И две Екатерины — Великая и малая, как называла их уже солдатская молва, — решаются передохнуть перед решительною встречей с тем, кто уже низложен, но ещё из последних сил цепляется за остатки своего недавнего могущества.
В комнатке кабачка, в котором обычно пируют офицеры, — никаких удобств. Одна широкая кровать для двоих. И они обе падают на неё, чтобы хотя бы на короткие часы смежить глаза. Но разве заснёшь в таком неимоверном возбуждении? Руки их сплелись, слёзы радости, счастья и тревоги смешались. Теперь они, такие близкие, никогда не разойдутся, всегда будут рядом, как близнецы, как одна душа в едином теле.
Пожалуй, вот в этот самый миг Екатерина Великая впервые обозначила ту незримую, но чётко определённую грань в их отношениях? Нет, намного раньше. Ещё в те далёкие от той ночи в Красном Кабачке дни, когда они только стали встречаться и Екатерина малая впервые обронила слова жалости:
— Ваше императорское величество... Простите меня, но я не могу видеть, как ваш супруг унижает вас, такое умное, чистое, такое в высшей степени неземное создание. Скажите мне, что надо сделать, чтобы избавить вас от этого ужасного тиранства, и я не задумываясь отдам вам всю себя до конца.
«Она, видно, и вправду предана мне, — решила тогда тридцатидвухлетняя императрица. — Однако эта восемнадцатилетняя женщина по сути своей настоящий ребёнок — непосредственная, пылкая, совершенно не искушённая в жизни и забившая свою голову романтическими историями, вычитанными из книг. К тому же её несдержанность в выражении своих чувств может сослужить дурную службу: знай она о моих подлинных намерениях и связях, одним лишь неосторожным словом может не только расстроить все наши планы, но и погубить всех моих подлинных сторонников. Посему мне надо быть с нею предельно осторожной, — ничем не показывать ей своего недоверия, но и — Боже сохрани! — не отталкивать её от себя».
Девочка... Застенчивая и до болезненности самолюбивая, избегающая шумных компаний и готовая всегда постоять за себя, впечатлительная, дикая и доверчивая... Именно такою запомнил её Иван Иванович Шувалов, впервые увидев в доме Михаила Воронцова, где она жила и воспитывалась с ранних лет. Тогда ей было не восемнадцать, а намного меньше, когда она садилась на колени своей крестной — императрицы Елизаветы Петровны и была безмерно счастлива, болтая с нею без умолку по-французски.

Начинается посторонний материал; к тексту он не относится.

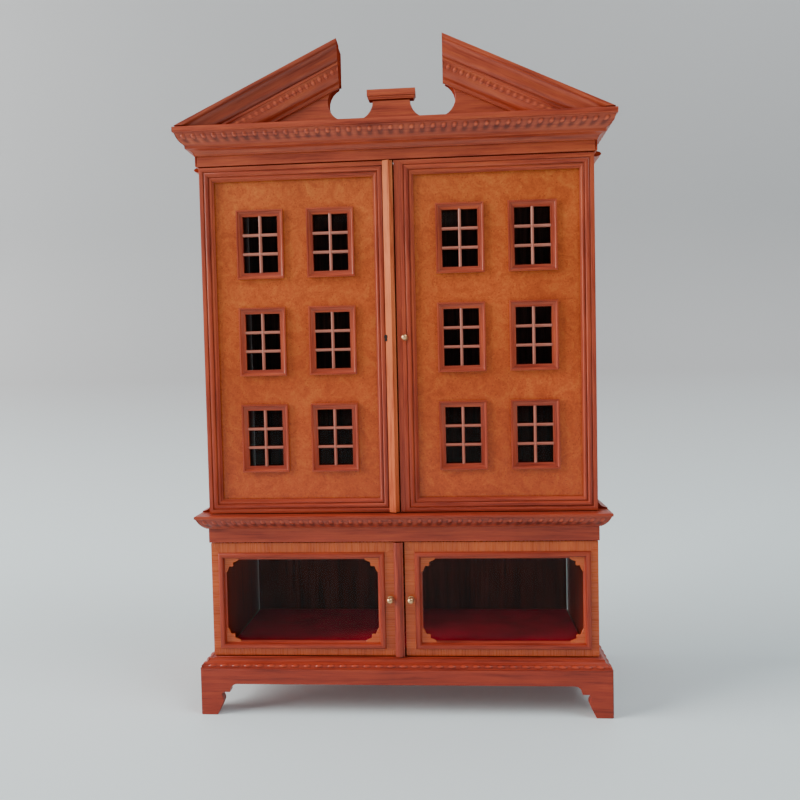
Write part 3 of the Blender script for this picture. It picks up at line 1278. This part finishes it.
class BOOKCASE_OT_fittings(Operator):
    """Turned brass knobs, hinge pins and the keyhole"""
    bl_idname = "bookcase.fittings"
    bl_label = "Brass fittings"

    def execute(self, context):
        settings = context.scene.bookcase_fittings
        brass = finish_named("brass")
        for node, body in (
                ("knob_upper_right", "upper_door_right"), ("knob_lower_left", "lower_door_left"),
                ("knob_lower_right", "lower_door_right")):
            floor, crown = low(node), high(node)
            radius = settings.knob_radius
            centre = ((floor[0] + crown[0]) / 2, floor[1] + KNOB_REACH, (floor[2] + crown[2]) / 2)
            ball = KNOB_REACH - radius
            profile = outline(
                (0.35 * MM, -1.0 * MM), (0.35 * MM, 0.02 * MM), (0.92 * radius, 0.02 * MM),
                (0.95 * radius, 0.14 * MM), (0.80 * radius, 0.26 * MM), (0.60 * radius, 0.30 * MM),
                arc((0.60 * radius, 0.52 * MM), (0.20 * radius, 0.22 * MM), 270, 120, 6),
                arc((0, ball), (radius, radius), -52, 86, 18))
            seat(turned("turned_" + node, profile, centre), body, brass, "brass", node)
        for level in ("base", "waist", "head"):
            for word in ("left", "right"):
                refinish("pivot_pin_%s_%s" % (level, word), brass)
        self.keyhole(settings)
        return {'FINISHED'}

    def keyhole(self, settings):
        """A keyhole let flush into the stile: a round eye over a slot that widens downward."""
        floor, crown = low("door_frame_upper_left"), high("door_frame_upper_left")
        tall = settings.keyhole_height
        eye = 0.30 * tall
        middle = (crown[0] - KEYHOLE_INSET, (floor[2] + crown[2]) / 2)
        angle = np.radians(np.linspace(-60, 240, 21))
        edge = np.column_stack((eye * np.cos(angle), 0.2 * tall + eye * np.sin(angle)))
        edge = np.vstack((edge, (-0.20 * tall, -0.5 * tall), (0.20 * tall, -0.5 * tall)))
        faces = floor[1] - 0.30 * MM, floor[1] + 0.6 * MM
        piece = prism("keyhole_inlay", edge + middle, faces, 40.0)
        seat(piece, "upper_door_left", finish_named("ebony"), "mahogany", ends="ebony")


class BOOKCASE_OT_lining(Operator):
    """The baize laid on the cupboard floor"""
    bl_idname = "bookcase.lining"
    bl_label = "Baize lining"

    def execute(self, context):
        """A flat sheet whose top is lifted by a sum of slow sine waves, down to nothing at its rim."""
        settings = context.scene.bookcase_fittings
        floor, crown = low("baize_lining"), high("baize_lining")
        columns, rows = 96, 36
        u, v = np.meshgrid(np.linspace(0, 1, columns), np.linspace(0, 1, rows), indexing='ij')
        x = floor[0] + u * (crown[0] - floor[0])
        y = floor[1] + v * (crown[1] - floor[1])
        wave = np.sin(u * 23 + 2 * v) * np.sin(v * 9 + u * 5) + 0.6 * np.sin(u * 51 - v * 17)
        fade = np.clip(np.minimum(np.minimum(u, 1 - u) * 3, np.minimum(v, 1 - v)) * 10, 0, 1)
        top = crown[2] - settings.baize_nap * (1 - 0.5 * wave * fade)
        upper = np.stack((x, y, top), axis=-1).reshape(-1, 3)
        under = np.stack((x, y, np.full_like(x, floor[2])), axis=-1).reshape(-1, 3)
        index = np.arange(columns * rows).reshape(columns, rows)
        a, b, c, d = index[:-1, :-1], index[1:, :-1], index[1:, 1:], index[:-1, 1:]
        face = np.stack((a, b, c, d), axis=-1).reshape(-1, 4)
        rim = np.concatenate((index[:, 0], index[-1, 1:], index[-2::-1, -1], index[0, -2:0:-1]))
        following = np.roll(rim, -1)
        shift = columns * rows
        wall = np.column_stack((following, rim, rim + shift, following + shift))
        quads = np.vstack((face, face[:, ::-1] + shift, wall))
        piece = make_piece("laid_baize_lining", np.vstack((upper, under)), quads, (), None, 50.0)
        seat(piece, "case", finish_named("baize"), "baize", "baize_lining")
        return {'FINISHED'}


# ------------------------------------------------------------------ stage

class BOOKCASE_OT_stage(Operator):
    """Pale floor and backdrop, soft lights and the camera"""
    bl_idname = "bookcase.stage"
    bl_label = "Stage"

    def execute(self, context):
        stage = context.scene.bookcase_stage
        self.backdrop(context.scene.bookcase_colours)
        self.lights(context, stage)
        self.camera(context, stage)
        return {'FINISHED'}

    def backdrop(self, tints):
        """A sheet that runs flat under the case and sweeps up behind it in a quarter circle."""
        bend = 0.22
        flat = np.array([(-1.6, 0.0), (0.10, 0.0)])
        curve = arc((0.10, bend), (bend, bend), -90, 0, 24)
        path = outline(flat, curve, (0.10 + bend, 1.8))
        across = np.array([-1.8, 1.8])
        count = len(path)
        points = np.zeros((2, count, 3))
        points[..., 0] = across[:, None]
        points[..., 1] = path[:, 0]
        points[..., 2] = path[:, 1]
        i = np.arange(count - 1)
        quads = np.column_stack((i, i + count, i + 1 + count, i + 1))
        mesh = bpy.data.meshes.new("backdrop")
        mesh.from_pydata(points.reshape(-1, 3).tolist(), [], quads.tolist())
        mesh.shade_smooth()
        piece = bpy.data.objects.new("backdrop", mesh)
        bpy.context.scene.collection.objects.link(piece)
        material, tree, output = new_material("painted_backdrop")
        place = add_node(tree, "ShaderNodeTexCoord", output="Object")
        cloud = add_node(tree, "ShaderNodeTexNoise", {"Vector": place, "Scale": 3.0, "Detail": 2.0}, "Fac")
        height = add_node(tree, "ShaderNodeSeparateXYZ", {"Vector": place}, "Z")
        rise = add_node(tree, "ShaderNodeMapRange", {
            "Value": height, "From Min": 0.0, "From Max": 0.10}, "Result")
        plain = add_node(tree, "ShaderNodeValToRGB", {"Fac": rise}, "Color", (
            (0.0, tints.floor), (1.0, tints.wall)))
        dull = add_node(tree, "ShaderNodeValToRGB", {"Fac": cloud}, "Color", (
            (0.3, (0.97, 0.97, 0.97)), (0.7, (1.0, 1.0, 1.0))))
        tint = add_node(tree, "ShaderNodeMix", {0: 1.0, 6: plain, 7: dull}, **TINT)
        shader = add_node(tree, "ShaderNodeBsdfPrincipled", {"Base Color": tint, "Roughness": 0.5}, "BSDF")
        tree.links.new(shader, output.inputs["Surface"])
        piece.data.materials.append(material)

    def lights(self, context, stage):
        """A large window light from the upper left, a weak one in front and one over the floor."""
        target = Vector((0, 0, 0.10))
        for name, place, size, power, tint in (
                ("window_light", (-1.65, -0.42, 0.85), 1.10, stage.key_power, (1.0, 0.985, 0.96)),
                ("front_light", (-0.30, -1.05, 0.75), 0.80, stage.fill_power, (1.0, 0.98, 0.96)),
                ("floor_light", (0.60, -0.30, 1.0), 0.60, stage.floor_power, (0.93, 0.98, 1.0))):
            light = bpy.data.lights.new(name, 'AREA')
            light.shape = 'SQUARE'
            light.size = size
            light.energy = power
            light.color = tint
            lamp = bpy.data.objects.new(name, light)
            context.scene.collection.objects.link(lamp)
            lamp.location = place
            lamp.rotation_euler = (target - Vector(place)).to_track_quat('-Z', 'Y').to_euler()
        world = bpy.data.worlds.new("soft_sky")
        world.use_nodes = True
        background = world.node_tree.nodes["Background"]
        background.inputs["Color"].default_value = (0.86, 0.91, 1.0, 1.0)
        background.inputs["Strength"].default_value = stage.sky
        context.scene.world = world

    def camera(self, context, stage):
        """The camera stands a little right of the middle and looks slightly left and down."""
        yaw, pitch, roll = np.radians((CAMERA_YAW, CAMERA_PITCH, CAMERA_ROLL))
        eye = np.array(CAMERA_EYE) * MM
        ahead = np.array((math.sin(yaw) * math.cos(pitch), math.cos(yaw) * math.cos(pitch), math.sin(pitch)))
        right = np.array((math.cos(yaw), -math.sin(yaw), 0.0))
        up = np.cross(right, ahead)
        turned_right = math.cos(roll) * right + math.sin(roll) * up
        turned_up = -math.sin(roll) * right + math.cos(roll) * up
        data = bpy.data.cameras.new("camera")
        data.lens = stage.lens
        data.sensor_width = 36
        data.clip_start = 0.01
        data.clip_end = 10
        camera = bpy.data.objects.new("camera", data)
        context.scene.collection.objects.link(camera)
        turn = np.column_stack((turned_right, turned_up, -ahead))
        camera.matrix_world = Matrix.Translation(Vector(eye)) @ Matrix(turn.tolist()).to_4x4()
        context.scene.camera = camera


class BOOKCASE_PT_panel(Panel):
    """The bookcase's operators and settings"""
    bl_idname = "BOOKCASE_PT_panel"
    bl_label = "Miniature Bookcase"
    bl_space_type = 'VIEW_3D'
    bl_region_type = 'UI'
    bl_category = "Bookcase"

    def draw(self, context):
        for operator in OPERATORS:
            self.layout.operator(operator.bl_idname)
        for key in SETTINGS:
            group = getattr(context.scene, key)
            box = self.layout.box()
            box.label(text=key.replace("_", " ").capitalize())
            for name in group.__annotations__:
                box.prop(group, name)


OPERATORS = (
    BOOKCASE_OT_case_boards, BOOKCASE_OT_cornice, BOOKCASE_OT_plinth, BOOKCASE_OT_pediment,
    BOOKCASE_OT_upper_doors, BOOKCASE_OT_lower_doors, BOOKCASE_OT_fittings, BOOKCASE_OT_lining,
    BOOKCASE_OT_stage)
SETTINGS = {
    "bookcase_mouldings": MouldingSettings, "bookcase_doors": DoorSettings,
    "bookcase_fittings": FittingSettings, "bookcase_colours": ColourSettings, "bookcase_stage": StageSettings}


def register():
    for group in SETTINGS.values():
        bpy.utils.register_class(group)
    for item in (*OPERATORS, BOOKCASE_PT_panel):
        bpy.utils.register_class(item)
    for key, group in SETTINGS.items():
        setattr(bpy.types.Scene, key, PointerProperty(type=group))


def unregister():
    for key in SETTINGS:
        delattr(bpy.types.Scene, key)
    for item in reversed((*SETTINGS.values(), *OPERATORS, BOOKCASE_PT_panel)):
        bpy.utils.unregister_class(item)


def main():
    """Make every piece in order."""
    register()
    for operator in OPERATORS:
        group, name = operator.bl_idname.split(".")
        getattr(getattr(bpy.ops, group), name)()
    bpy.context.view_layer.update()


if __name__ == "__main__":
    main()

И с Шуваловым она, вопреки своей непредсказуемости и колючести, неожиданно сошлась быстро и крепко. Оказалось, что сия девица с неброскою внешностью, напрочь лишённая свойственной её подругам грациозности и миловидности, к пятнадцати годам уже прочитала целую гору книг и собрала свою библиотеку из девяти сотен томов!
Кому же она могла признаться так открыто, так искренно, рассчитывая на полное понимание, как не Ивану Ивановичу:
— Никогда драгоценные украшения не доставляли мне больше наслаждений, чем мои книги. И надо думать, не составят и в будущем — в моей взрослой жизни.

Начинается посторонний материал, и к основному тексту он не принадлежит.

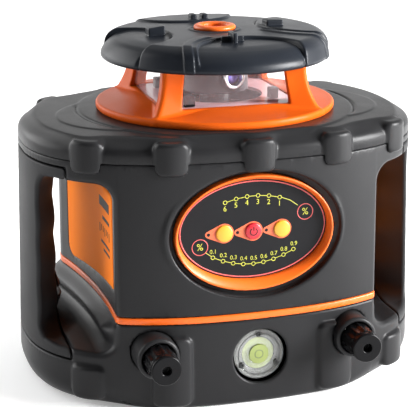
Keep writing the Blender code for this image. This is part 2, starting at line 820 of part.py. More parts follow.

Мало того что Иван Иванович сам привозил ей в воронцовский дом всё новые и новые книги на французском языке, которые он регулярно выписывал для себя из Парижа, он стал ей посылать их посылками, когда Дашкова уезжала на лето в деревню.
Как развила, как обогатила она свой пылкий и пытливый ум чтением, как укрепила и умножила сознание своей внутренней силы и высоких нравственных задатков! Потому её душа с самых ранних лет искала того, кто мог бы её понять, разделить её чувства, слиться неразрывно душою и мыслями.
Отзвук тому, что жило в её голове и сердце, она неожиданно, как показалось ей, счастливо нашла в тогда ещё великой княгине Екатерине, которая однажды приехала в воронцовский дом с императрицею Елизаветой Петровной. И тогда же она решила всегда быть с нею рядом, отдать ей всю свою душу.